Then it stopped sending data.

I brought the sensor in and examined it. The battery voltage was fine and after a reset it came back up, so I deployed it again. The same thing happened within a few minutes. I then brought the sensor back inside and put it in the garage, just a few meters from the gateway. It’s been operating there successfully for several days.

I can only conclude from this that the radio range is pretty poor. I have a couple of mitigations in mind for this, the first of these will be to move the gateway closer to the garden. For this I may need a networked gateway, or I may plug it into a nearby Raspberry Pi. I’ll try the Raspberry Pi idea first and see if I can get it working with the Node-RED MySensors nodes. Ideally, I’d like these just to operate as a proxy so that the MySensors controller will still be Home Assistant.

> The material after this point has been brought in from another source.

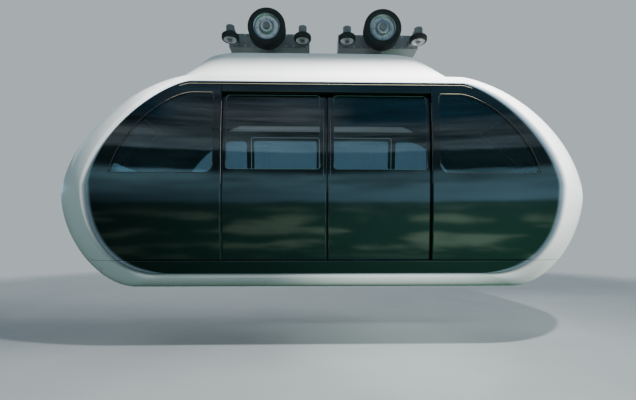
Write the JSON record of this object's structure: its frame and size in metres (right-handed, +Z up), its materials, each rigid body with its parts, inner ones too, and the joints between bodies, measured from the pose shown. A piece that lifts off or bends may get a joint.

The other potential mitigation is to use a radio with a higher gain antenna and amplifier on the gateway. I may do this anyway in time in order to get better range into the garden for other sensors.

Conclusion

Overall I’m pretty pleased with the MySensors setup I’ve been able to create here. It’s very much a prototype and there are still a few issues to work out, but it’s promising. The best thing is that it only took me a couple of hours, though this was aided massively by having the parts already to hand.

MySensors itself seems quite nice and there is certainly a large community around it. As compared to other offerings such as ESPHome, it feels a bit basic to actually have to write (or copy) Arduino code and upload it to the device. I much prefer the YAML approach for describing simple sensors. That said, I still had to write no code in order to get this working! I’d love to see a similar YAML based code generator for this platform though.

I’ll definitely be building and deploying a few more MySensors nodes, primarily in the garden where ability to run off batteries for a decent length of time is a great advantage. However, I need to fix the range issue first, which I’ll be sure to post an update on.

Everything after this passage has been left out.